Tata Motors’ Big Push: 30 New Cars by 2030 (Including 7 Fresh Names)

What’s the plan?

At its recent Investor Day, Tata Motors announced its roadmap to introduce 30 new model updates by fiscal 2030. That includes 7 brand-new nameplates and 23 major facelifts or engine upgrades across its current lineup

The goal: growing its current stable of eight distinct nameplates to over fifteen, keeping Tata relevant and competitive through the decade-end.

The company expects to pump in between ₹33,000 and ₹35,000 crore (roughly $4 billion) from FY2026 to FY2030 to fuel this aggressive strategy.
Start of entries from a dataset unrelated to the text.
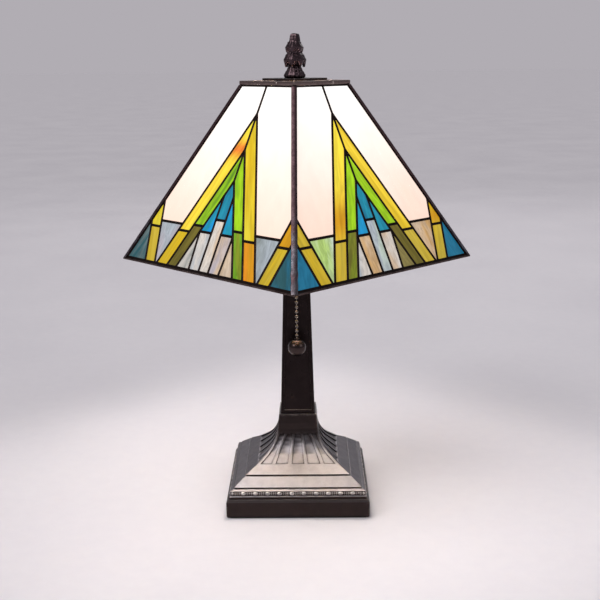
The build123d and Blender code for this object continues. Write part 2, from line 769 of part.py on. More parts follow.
def draw_glass(colours, inset):
    """The shapes of some colours on a panel, each drawn in from the pattern's lines by an inset."""
    with BuildSketch(mode=Mode.PRIVATE) as shapes:
        for colour in colours:
            for shape in glass_shapes(colour):
                with BuildSketch(mode=Mode.PRIVATE) as one:
                    Polygon(*[(across, -down) for across, down in shape], align=None)
                    offset(amount=-inset, kind=Kind.INTERSECTION)
                add(one.sketch)
    return shapes.sketch


def panel_wedge(low_z, high_z):
    """The quarter of the shade's plan that the front panel may fill, between two heights."""
    with BuildPart() as wedge:
        with BuildSketch(Plane.XY.offset(low_z)):
            Polygon((0, 0), (-220, -220), (220, -220), align=None)
        extrude(amount=high_z - low_z)
    return wedge.part


HIP_DIRECTION = Vector(SLOPE_RUN, -SLOPE_RUN, -SLOPE_DROP)
HIP_BAR_OUT, HIP_BAR_SIDE, HIP_BAR_IN = 1.0, 2.9, 5.0


def hip_bar():
    """The solder bar on the shade's front-right corner line before the shade is turned."""
    share = (TOP_EDGE_Z - RIM_TOP_Z) / SLOPE_DROP
    reach = SHADE_TOP_HALF + share * SLOPE_RUN
    out, side = 1 / sqrt(2), 1 / sqrt(2)
    with BuildPart() as bar:
        with BuildSketch(Plane.XY.offset(RIM_TOP_Z)):
            Polygon(
                (reach + HIP_BAR_OUT * out, -reach - HIP_BAR_OUT * out),
                (reach + HIP_BAR_SIDE * side, -reach + HIP_BAR_SIDE * side),
                (reach - HIP_BAR_IN * out, -reach + HIP_BAR_IN * out),
                (reach - HIP_BAR_SIDE * side, -reach - HIP_BAR_SIDE * side),
                align=None,
            )
        length = (FRAME_Z - RIM_TOP_Z) * HIP_DIRECTION.length / SLOPE_DROP
        extrude(amount=length, dir=-HIP_DIRECTION.normalized())
    return bar.part


one_hip = hip_bar()
hips = [Rot(Z=90 * k) * one_hip for k in range(4)]

with BuildPart() as front_lead:
    for depth, thick, inset in (
        (0.0, LEAD_FLANGE, LEAD_COVER),
        (LEAD_FLANGE, GLASS_THICK, LEAD_HEART),
        (LEAD_FLANGE + GLASS_THICK, LEAD_FLANGE, LEAD_COVER),
    ):
        with BuildSketch(PANEL_PLANE.offset(-depth)):
            with Locations((0, -SLANT / 2)):
                Rectangle(2 * SHADE_HALF + 40, SLANT + 20)
            add(draw_glass(HALF_PATTERN, inset), mode=Mode.SUBTRACT)
        extrude(amount=-thick)
    add(panel_wedge(RIM_TOP_Z, FRAME_Z), mode=Mode.INTERSECT)
    add(hips[0], mode=Mode.SUBTRACT)
    add(hips[3], mode=Mode.SUBTRACT)

front_glass = {}
for colour in HALF_PATTERN:
    with BuildPart() as pane:
        with BuildSketch(PANEL_PLANE.offset(-LEAD_FLANGE)):
            add(draw_glass([colour], LEAD_HEART))
        extrude(amount=-GLASS_THICK)
    front_glass[colour] = pane.part

PANELS = {"front_right": 0, "back_right": 1, "back_left": 2, "front_left": 3}
for place, quarter in PANELS.items():
    turn = Rot(Z=SHADE_TURN + 90 * quarter)
    write(turn * front_lead.part, f"{place}_lead")
    for colour, pane_part in front_glass.items():
        write(turn * pane_part, f"{place}_{colour}")

write(Compound(children=[Rot(Z=SHADE_TURN) * bar for bar in hips]), "hip_solder")


def mitred_bar(half_out, half_in, low_z, high_z):
    """The front bar of a square frame with mitred ends."""
    with BuildPart() as bar:
        with BuildSketch(Plane.XY.offset(low_z)):
            Polygon((-half_out, -half_out), (half_out, -half_out), (half_in, -half_in), (-half_in, -half_in), align=None)
        extrude(amount=high_z - low_z)
    return bar.part


for name, bar in (
    ("rim_band", mitred_bar(SHADE_HALF, SHADE_HALF - 7.0, RIM_Z, RIM_TOP_Z)),
    ("top_frame", mitred_bar(SHADE_TOP_HALF, SHADE_TOP_HALF - 4.0, FRAME_Z, FRAME_TOP_Z)),
):
    write(Compound(children=[Rot(Z=SHADE_TURN + 90 * k) * bar for k in range(4)]), name)

with BuildPart() as shade_spider:
    with BuildSketch(Plane.XY.offset(SEAT_Z)):
        Circle(16)
        with Locations(Rot(Z=SHADE_TURN)):
            Rectangle(2 * SHADE_TOP_HALF - 8, 8)
            Rectangle(8, 2 * SHADE_TOP_HALF - 8)
        Circle(5.5, mode=Mode.SUBTRACT)
    extrude(amount=SPIDER_THICK)
write(shade_spider.part, "shade_spider")

# ---------------------------------------------------------------- cap plate and finial
with BuildPart() as cap_plate:
    with BuildSketch(Plane.XY.offset(SEAT_Z + SPIDER_THICK)):
        with Locations(Rot(Z=SHADE_TURN)):
            Rectangle(2 * CAP_HALF, 2 * CAP_HALF)
        Circle(3.6, mode=Mode.SUBTRACT)
    extrude(amount=CAP_THICK)
write(cap_plate.part, "cap_plate")

INSERT_R = 5.0
INSERT_TOP_Z = FINIAL_Z + 12.0
write(ring(INSERT_R, 3.4, FINIAL_Z, INSERT_TOP_Z - FINIAL_Z), "finial_insert")

# Half profile of the pine-cone finial above its foot, as (radius, height above the foot).
with BuildPart() as finial:
    with BuildSketch(Plane.XZ.offset(0)):
        with BuildLine():
            base = Line((0, FINIAL_Z), (9.4, FINIAL_Z))
            foot = ThreePointArc(base @ 1, (11.0, FINIAL_Z + 2.6), (9.8, FINIAL_Z + 5.2))
            waist = Line(foot @ 1, (6.8, FINIAL_Z + 11.2))
            low = ThreePointArc(waist @ 1, (11.4, FINIAL_Z + 17.2), (7.2, FINIAL_Z + 25.2))
            high = ThreePointArc(low @ 1, (9.2, FINIAL_Z + 29.4), (6.2, FINIAL_Z + 33.2))
            neck = Line(high @ 1, (4.8, FINIAL_Z + 39.4))
            tip = Polyline(neck @ 1, (3.9, LAMP_HEIGHT - 1.2), (1.8, LAMP_HEIGHT), (0, LAMP_HEIGHT))
            Line(tip @ 1, base @ 0)
        make_face()
    revolve(axis=Axis.Z)
    with BuildSketch(Plane.XY.offset(FINIAL_Z)):
        Circle(INSERT_R)
    extrude(amount=INSERT_TOP_Z - FINIAL_Z, mode=Mode.SUBTRACT)
write(finial.part, "finial")
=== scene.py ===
"""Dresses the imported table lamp: leaded glass, solder, dark bronze, brass, its own light and the studio."""

from __future__ import annotations

import json
import logging
import math
from collections.abc import Iterable, Sequence
from dataclasses import dataclass, field
from enum import Enum
from functools import cache

import bmesh
import bpy
from mathutils import Matrix, Vector, noise

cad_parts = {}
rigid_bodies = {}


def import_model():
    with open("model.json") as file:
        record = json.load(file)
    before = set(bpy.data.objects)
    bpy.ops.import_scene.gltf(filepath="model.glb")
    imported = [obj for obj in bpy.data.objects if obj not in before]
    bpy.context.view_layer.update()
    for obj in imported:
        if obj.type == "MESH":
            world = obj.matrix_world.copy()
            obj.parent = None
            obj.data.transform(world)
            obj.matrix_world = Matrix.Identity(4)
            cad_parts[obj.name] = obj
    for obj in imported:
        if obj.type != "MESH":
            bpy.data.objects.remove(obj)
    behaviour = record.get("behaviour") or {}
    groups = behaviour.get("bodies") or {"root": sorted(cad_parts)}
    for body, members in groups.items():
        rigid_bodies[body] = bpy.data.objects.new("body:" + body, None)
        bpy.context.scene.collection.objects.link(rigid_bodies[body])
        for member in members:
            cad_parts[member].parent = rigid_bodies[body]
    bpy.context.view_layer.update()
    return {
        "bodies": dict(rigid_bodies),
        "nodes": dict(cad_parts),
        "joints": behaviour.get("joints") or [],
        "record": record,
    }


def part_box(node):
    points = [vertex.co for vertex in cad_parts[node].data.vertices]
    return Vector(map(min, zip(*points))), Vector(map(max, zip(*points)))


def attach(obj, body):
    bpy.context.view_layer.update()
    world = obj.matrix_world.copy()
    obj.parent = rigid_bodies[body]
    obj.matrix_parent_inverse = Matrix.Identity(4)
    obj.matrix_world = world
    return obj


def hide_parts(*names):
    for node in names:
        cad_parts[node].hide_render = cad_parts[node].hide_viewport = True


log = logging.getLogger("lamp")

MM = 0.001

Point2 = tuple[float, float]
Colour = tuple[float, float, float]
BMesh = bmesh.types.BMesh
Material = bpy.types.Material
Node = bpy.types.Node
Piece = bpy.types.Object
Socket = bpy.types.NodeSocket
Tree = bpy.types.NodeTree


# ------------------------------------------------------------------ small helpers
def linear(red: float, green: float, blue: float) -> Colour:
    """Turns a display colour into the linear one that shaders take.

    Args:
        red, green, blue: the display values, 0 to 255.
    Returns:
        The linear colour, 0 to 1.
    """
    parts = (value / 255 for value in (red, green, blue))
    return tuple(part / 12.92 if part <= 0.04045 else ((part + 0.055) / 1.055) ** 2.4 for part in parts)


def wander(point: Vector, scale: float, seed: float = 0.0) -> float:
    """Smooth noise between about -1 and 1.

    Args:
        point: where it is read, in metres.
        scale: size of its features, in metres.
        seed: moves it to another part of the pattern.
    Returns:
        The noise there.
    """
    return noise.noise(point / scale + Vector((seed, seed * 1.7, seed * 0.6)))


def mesh_object(name: str, made: BMesh, smooth: bool = True, sharp_deg: float = 40.0) -> Piece:
    """Turns a bmesh into an object in the scene and frees it.

    Args:
        name: the piece's name.
        made: its mesh.
        smooth: whether its faces are shaded smooth.
        sharp_deg: edges that turn more than this stay sharp.
    Returns:
        The new object.
    """
    bmesh.ops.recalc_face_normals(made, faces=made.faces)
    for face in made.faces:
        face.smooth = smooth
    for edge in made.edges:
        turned = len(edge.link_faces) == 2 and edge.calc_face_angle(0.0) > math.radians(sharp_deg)
        edge.smooth = not turned
    data = bpy.data.meshes.new(name)
    made.to_mesh(data)
    made.free()
    piece = bpy.data.objects.new(name, data)
    bpy.context.scene.collection.objects.link(piece)
    return piece


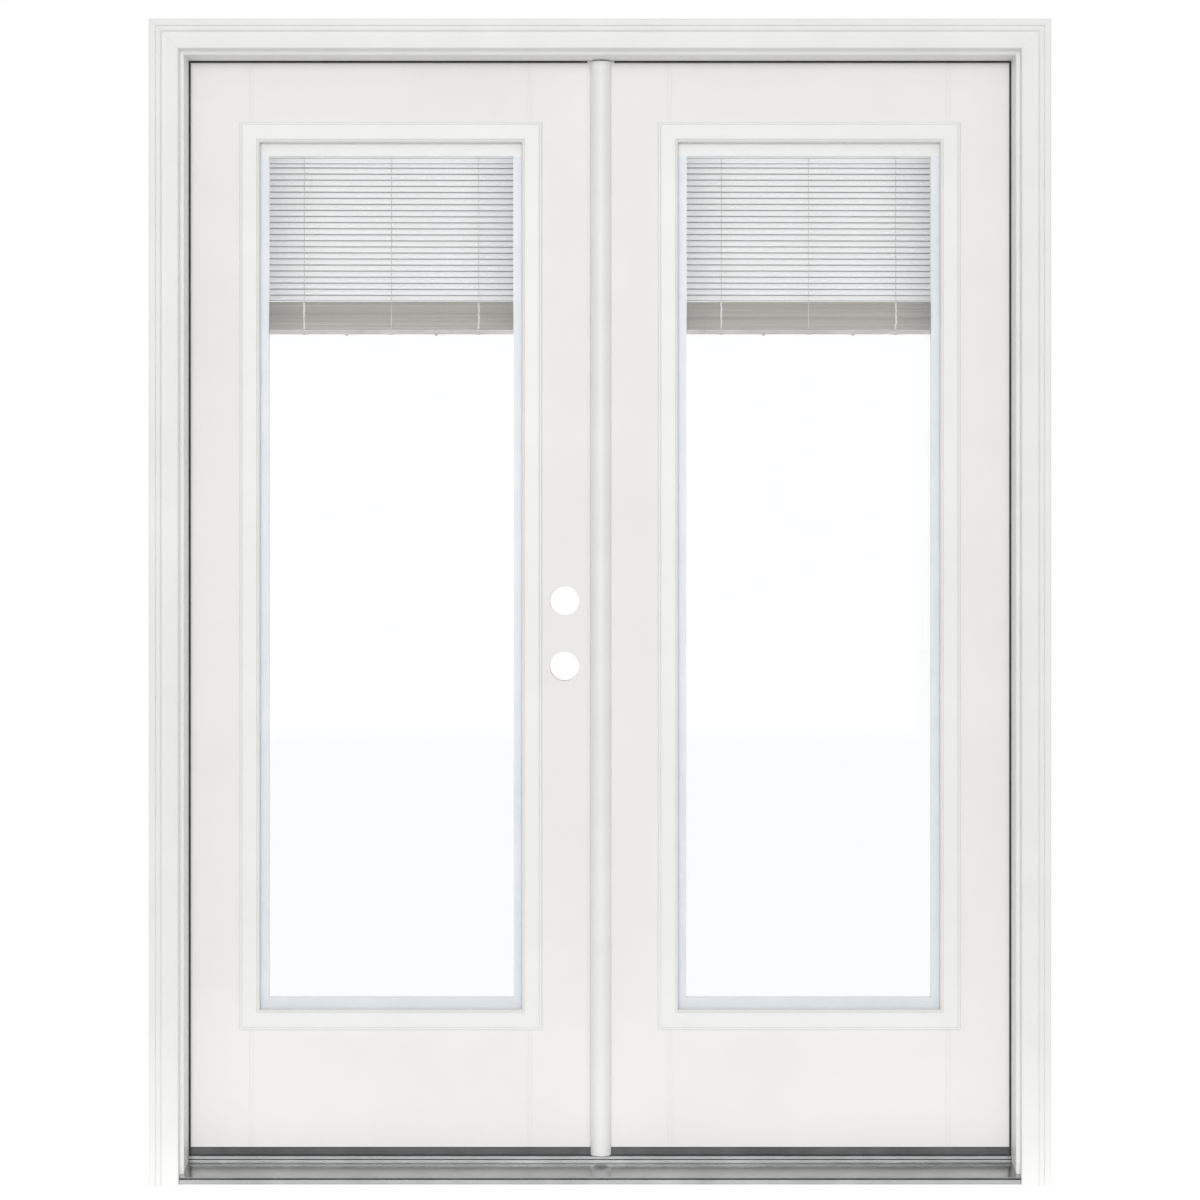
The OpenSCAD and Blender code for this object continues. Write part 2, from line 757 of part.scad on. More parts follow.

The seven fresh nameplates

Tata confirmed three ICE (petrol/diesel) and four EV-only new models—including:

  • Tata Sierra (ICE + EV) – Relaunching the iconic SUV name with both petrol/diesel and electric variants. Expected to debut by the end of 2025. These models are anticipated to arrive between late 2025 and FY26.
  • Avinya & Avinya X – Premium EV platforms based on Tata’s next-generation Gen‑3 EV architecture with long‑range performance (>500 km), minimalist interiors, and fast charging capabilities. Production starts around mid‑2026
  • Scarlet – A sub‑4‑metre compact SUV with boxy styling inspired by Sierra. It’s set to offer a mix of petrol, diesel, and possibly electric variants—even AWD EV spec is speculated
  • Plus two more unnamed ICE models and two EV models under development, entries intended to broaden coverage in both segments

Major facelifts & upgrades

The remaining 23 models include:

  • Facelifts and refreshes for current models such as Tiago, Altroz, Punch, Nexon, Safari, and Harrier.
  • New powertrains: Expect the 1.5‑litre turbo‑petrol TGDi engine to power the Harrier and Safari ICE versions, to be rolled out by FY2026.
  • Safety and tech upgrades across the board—wireless Android Auto/CarPlay, ADAS, connected services via Tata’s iRA platform, and more premium features.

EV ambitions & infrastructure

Tata aims for EVs to make up 20% of its passenger vehicles by FY2027, rising to 30% by FY2030. Eventually, up to half of its future portfolio may be electric

To support this, Tata plans to build 300+ EV charging mega‑stations along 40+ key corridors by 2026, while boosting dealership and workshop networks in smaller towns

Strategically, they’re also investing in a local battery gigafactory (~$1.5 billion) to secure the cell supply chain by 2026–28 and counter rising competition from new EV players

Market targets & vision

Tata’s targets:

  • Grow overall PV market share to ~16% by FY2027, and 18–20% by FY2030.
  • Achieve double‑digit EBITDA margins in its EV business by FY2026.
  • Expand its product portfolio and global capabilities by consolidating platforms (from several older lines to just 2–3 modern architectures) to drive efficiency and scale.